| Problem statement |
Select lines where the word "update" appears.

| Given records |
* * * *
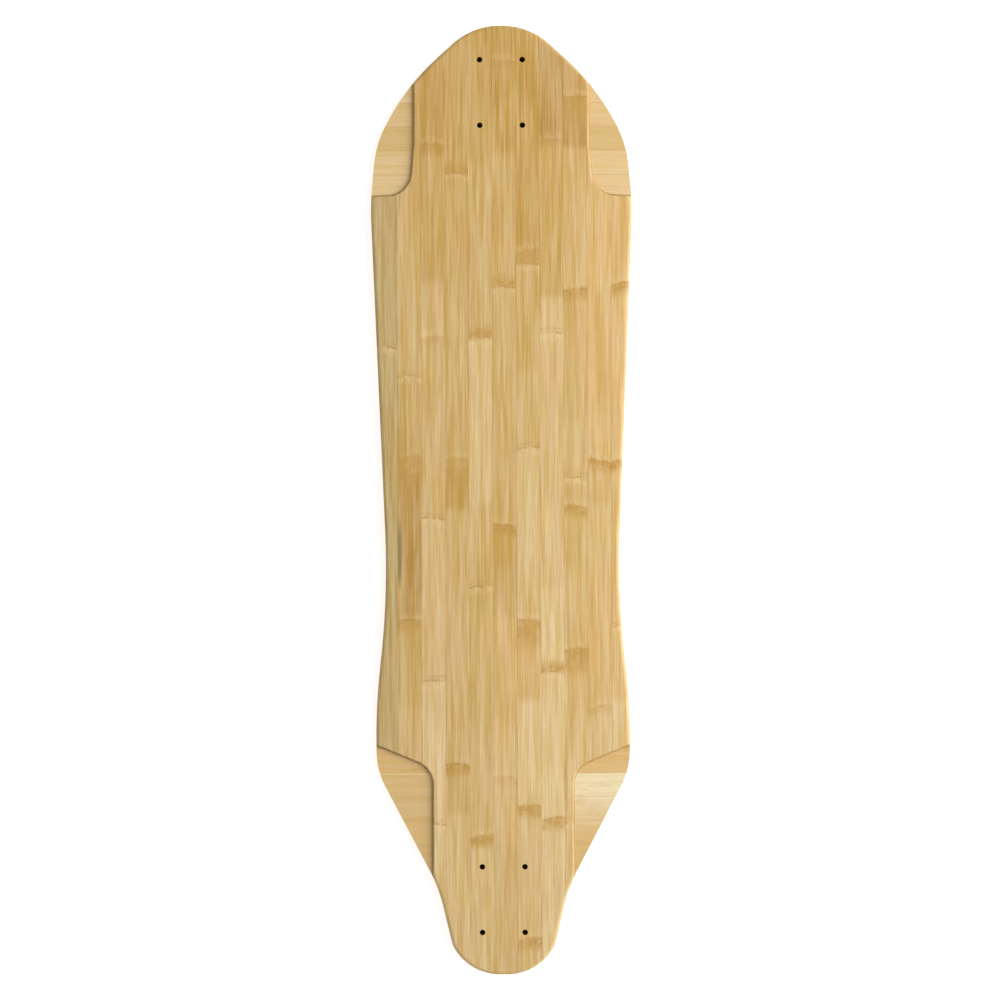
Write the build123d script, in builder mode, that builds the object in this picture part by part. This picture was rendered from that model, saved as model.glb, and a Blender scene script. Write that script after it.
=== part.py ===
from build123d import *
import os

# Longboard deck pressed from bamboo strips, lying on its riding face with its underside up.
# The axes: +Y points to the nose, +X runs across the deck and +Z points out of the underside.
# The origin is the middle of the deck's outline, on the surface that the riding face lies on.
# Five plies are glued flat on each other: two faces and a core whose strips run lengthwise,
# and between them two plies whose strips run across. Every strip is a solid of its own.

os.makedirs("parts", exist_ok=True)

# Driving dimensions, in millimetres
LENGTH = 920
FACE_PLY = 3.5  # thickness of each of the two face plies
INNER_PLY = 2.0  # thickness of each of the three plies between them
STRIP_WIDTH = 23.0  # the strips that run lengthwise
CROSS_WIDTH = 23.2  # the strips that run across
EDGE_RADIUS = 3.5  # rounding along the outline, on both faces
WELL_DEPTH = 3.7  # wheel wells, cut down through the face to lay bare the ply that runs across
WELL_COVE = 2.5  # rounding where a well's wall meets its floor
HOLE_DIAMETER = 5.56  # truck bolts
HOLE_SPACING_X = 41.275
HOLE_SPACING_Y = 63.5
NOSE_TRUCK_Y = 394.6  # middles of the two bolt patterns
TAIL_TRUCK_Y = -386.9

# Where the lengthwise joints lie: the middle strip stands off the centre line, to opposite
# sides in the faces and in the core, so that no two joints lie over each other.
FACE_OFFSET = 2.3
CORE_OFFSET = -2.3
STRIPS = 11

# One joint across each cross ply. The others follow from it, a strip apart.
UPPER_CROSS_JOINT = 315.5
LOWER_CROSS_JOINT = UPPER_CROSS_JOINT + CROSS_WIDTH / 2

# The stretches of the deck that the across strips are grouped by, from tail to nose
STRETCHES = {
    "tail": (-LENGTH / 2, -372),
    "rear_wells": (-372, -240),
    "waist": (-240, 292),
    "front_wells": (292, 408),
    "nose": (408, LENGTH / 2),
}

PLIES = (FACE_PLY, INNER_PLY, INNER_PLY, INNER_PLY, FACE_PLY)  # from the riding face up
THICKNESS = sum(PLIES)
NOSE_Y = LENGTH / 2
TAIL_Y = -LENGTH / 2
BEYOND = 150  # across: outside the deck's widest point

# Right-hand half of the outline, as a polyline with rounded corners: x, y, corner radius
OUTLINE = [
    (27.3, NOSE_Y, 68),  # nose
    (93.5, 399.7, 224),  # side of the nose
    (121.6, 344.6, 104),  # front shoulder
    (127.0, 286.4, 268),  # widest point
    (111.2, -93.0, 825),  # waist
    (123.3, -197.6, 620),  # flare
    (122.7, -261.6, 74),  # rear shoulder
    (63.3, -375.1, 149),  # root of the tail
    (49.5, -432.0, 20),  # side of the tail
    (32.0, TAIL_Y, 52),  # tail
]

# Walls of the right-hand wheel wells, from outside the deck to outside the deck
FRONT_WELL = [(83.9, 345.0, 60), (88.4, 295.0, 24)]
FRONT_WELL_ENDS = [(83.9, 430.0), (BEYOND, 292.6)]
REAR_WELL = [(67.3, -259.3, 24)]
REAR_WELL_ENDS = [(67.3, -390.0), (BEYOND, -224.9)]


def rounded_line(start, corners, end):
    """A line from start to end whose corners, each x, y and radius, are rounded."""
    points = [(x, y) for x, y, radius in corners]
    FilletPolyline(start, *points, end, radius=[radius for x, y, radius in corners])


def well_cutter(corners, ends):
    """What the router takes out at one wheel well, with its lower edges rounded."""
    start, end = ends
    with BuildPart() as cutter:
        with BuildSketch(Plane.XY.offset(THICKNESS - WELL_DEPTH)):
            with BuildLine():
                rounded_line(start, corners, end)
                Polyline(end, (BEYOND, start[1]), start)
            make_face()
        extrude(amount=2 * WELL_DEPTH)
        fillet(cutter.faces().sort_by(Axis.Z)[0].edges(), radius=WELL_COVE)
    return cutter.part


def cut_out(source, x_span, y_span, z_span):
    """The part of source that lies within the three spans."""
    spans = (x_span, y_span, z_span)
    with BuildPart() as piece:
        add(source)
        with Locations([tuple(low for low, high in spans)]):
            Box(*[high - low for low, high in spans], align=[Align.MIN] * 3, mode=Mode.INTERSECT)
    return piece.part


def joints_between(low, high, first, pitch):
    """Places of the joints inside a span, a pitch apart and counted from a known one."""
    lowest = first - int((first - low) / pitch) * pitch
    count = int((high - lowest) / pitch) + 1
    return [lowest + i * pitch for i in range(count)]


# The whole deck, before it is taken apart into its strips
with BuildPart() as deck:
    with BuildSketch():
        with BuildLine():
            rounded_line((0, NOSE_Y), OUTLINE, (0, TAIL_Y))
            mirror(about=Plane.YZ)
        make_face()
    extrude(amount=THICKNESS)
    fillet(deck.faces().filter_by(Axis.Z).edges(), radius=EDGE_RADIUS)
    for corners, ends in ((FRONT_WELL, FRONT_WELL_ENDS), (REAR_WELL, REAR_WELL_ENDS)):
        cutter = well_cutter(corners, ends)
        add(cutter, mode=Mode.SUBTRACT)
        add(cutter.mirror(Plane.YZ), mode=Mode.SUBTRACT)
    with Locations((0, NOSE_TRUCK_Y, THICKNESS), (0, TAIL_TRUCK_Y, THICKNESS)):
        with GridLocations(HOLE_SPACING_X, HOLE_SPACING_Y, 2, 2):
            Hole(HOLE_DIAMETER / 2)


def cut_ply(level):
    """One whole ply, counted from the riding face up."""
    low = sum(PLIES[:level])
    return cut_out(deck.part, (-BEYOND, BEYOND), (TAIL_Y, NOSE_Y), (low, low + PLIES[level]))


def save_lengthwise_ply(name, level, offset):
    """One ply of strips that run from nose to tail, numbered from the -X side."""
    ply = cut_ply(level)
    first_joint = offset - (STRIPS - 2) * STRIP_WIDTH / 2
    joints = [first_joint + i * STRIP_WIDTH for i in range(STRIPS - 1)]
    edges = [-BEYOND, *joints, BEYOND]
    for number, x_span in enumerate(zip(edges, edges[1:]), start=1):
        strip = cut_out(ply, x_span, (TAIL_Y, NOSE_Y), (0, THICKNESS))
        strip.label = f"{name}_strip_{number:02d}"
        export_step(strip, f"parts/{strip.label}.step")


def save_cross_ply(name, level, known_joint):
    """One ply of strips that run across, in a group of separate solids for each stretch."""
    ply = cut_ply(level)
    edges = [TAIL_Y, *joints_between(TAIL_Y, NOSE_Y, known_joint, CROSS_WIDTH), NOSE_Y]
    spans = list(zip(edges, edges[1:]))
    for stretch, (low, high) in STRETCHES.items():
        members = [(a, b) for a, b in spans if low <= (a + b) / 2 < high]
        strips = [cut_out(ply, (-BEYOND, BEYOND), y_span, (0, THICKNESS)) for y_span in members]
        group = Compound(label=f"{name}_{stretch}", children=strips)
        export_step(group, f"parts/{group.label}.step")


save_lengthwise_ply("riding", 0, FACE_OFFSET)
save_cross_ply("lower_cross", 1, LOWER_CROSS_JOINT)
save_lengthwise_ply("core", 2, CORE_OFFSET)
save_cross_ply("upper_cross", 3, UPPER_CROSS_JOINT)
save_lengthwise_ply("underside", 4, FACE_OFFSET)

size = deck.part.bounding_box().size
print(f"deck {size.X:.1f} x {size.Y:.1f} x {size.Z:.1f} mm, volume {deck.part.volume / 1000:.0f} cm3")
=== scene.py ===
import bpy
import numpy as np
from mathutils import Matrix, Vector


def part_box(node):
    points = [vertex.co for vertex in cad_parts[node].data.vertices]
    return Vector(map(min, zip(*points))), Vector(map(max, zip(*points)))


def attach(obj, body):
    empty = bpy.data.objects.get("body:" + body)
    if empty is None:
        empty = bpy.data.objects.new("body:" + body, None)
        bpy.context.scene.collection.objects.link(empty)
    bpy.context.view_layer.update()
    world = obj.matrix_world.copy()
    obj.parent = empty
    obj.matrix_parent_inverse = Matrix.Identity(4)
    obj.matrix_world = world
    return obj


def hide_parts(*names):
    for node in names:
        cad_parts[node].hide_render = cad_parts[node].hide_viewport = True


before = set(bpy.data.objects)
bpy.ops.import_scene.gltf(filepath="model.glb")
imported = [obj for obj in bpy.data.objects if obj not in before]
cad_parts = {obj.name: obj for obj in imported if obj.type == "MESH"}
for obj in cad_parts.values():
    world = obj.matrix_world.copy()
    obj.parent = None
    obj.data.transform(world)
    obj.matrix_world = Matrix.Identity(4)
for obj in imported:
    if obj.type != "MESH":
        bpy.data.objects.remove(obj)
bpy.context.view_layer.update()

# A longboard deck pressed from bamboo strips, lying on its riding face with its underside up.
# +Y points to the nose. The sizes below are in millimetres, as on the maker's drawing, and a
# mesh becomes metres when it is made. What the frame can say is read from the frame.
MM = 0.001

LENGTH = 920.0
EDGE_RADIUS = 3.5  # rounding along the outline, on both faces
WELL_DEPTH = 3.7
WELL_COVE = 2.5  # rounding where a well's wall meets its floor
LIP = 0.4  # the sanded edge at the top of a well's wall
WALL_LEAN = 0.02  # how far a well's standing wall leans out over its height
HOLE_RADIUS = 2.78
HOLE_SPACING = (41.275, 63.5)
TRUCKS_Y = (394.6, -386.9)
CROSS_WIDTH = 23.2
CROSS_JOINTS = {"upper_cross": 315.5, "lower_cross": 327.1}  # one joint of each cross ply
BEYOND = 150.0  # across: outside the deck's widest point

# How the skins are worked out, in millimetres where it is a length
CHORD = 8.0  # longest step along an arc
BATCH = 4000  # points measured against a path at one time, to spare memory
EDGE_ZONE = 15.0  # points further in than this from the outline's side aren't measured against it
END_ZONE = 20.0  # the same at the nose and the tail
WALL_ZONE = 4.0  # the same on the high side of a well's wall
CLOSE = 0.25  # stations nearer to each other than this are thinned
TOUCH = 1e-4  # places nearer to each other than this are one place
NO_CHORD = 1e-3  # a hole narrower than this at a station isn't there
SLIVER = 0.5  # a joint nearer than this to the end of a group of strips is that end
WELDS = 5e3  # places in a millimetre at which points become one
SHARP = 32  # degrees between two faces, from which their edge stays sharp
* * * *
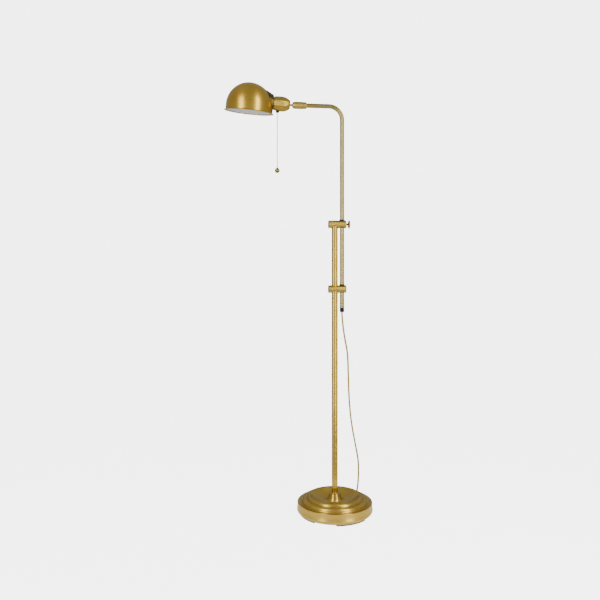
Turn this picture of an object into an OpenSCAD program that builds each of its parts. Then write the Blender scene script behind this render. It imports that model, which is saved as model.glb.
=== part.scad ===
* * * *
| Solution for this task |
    bpy.context.view_layer.update()
bpy.context.view_layer.update()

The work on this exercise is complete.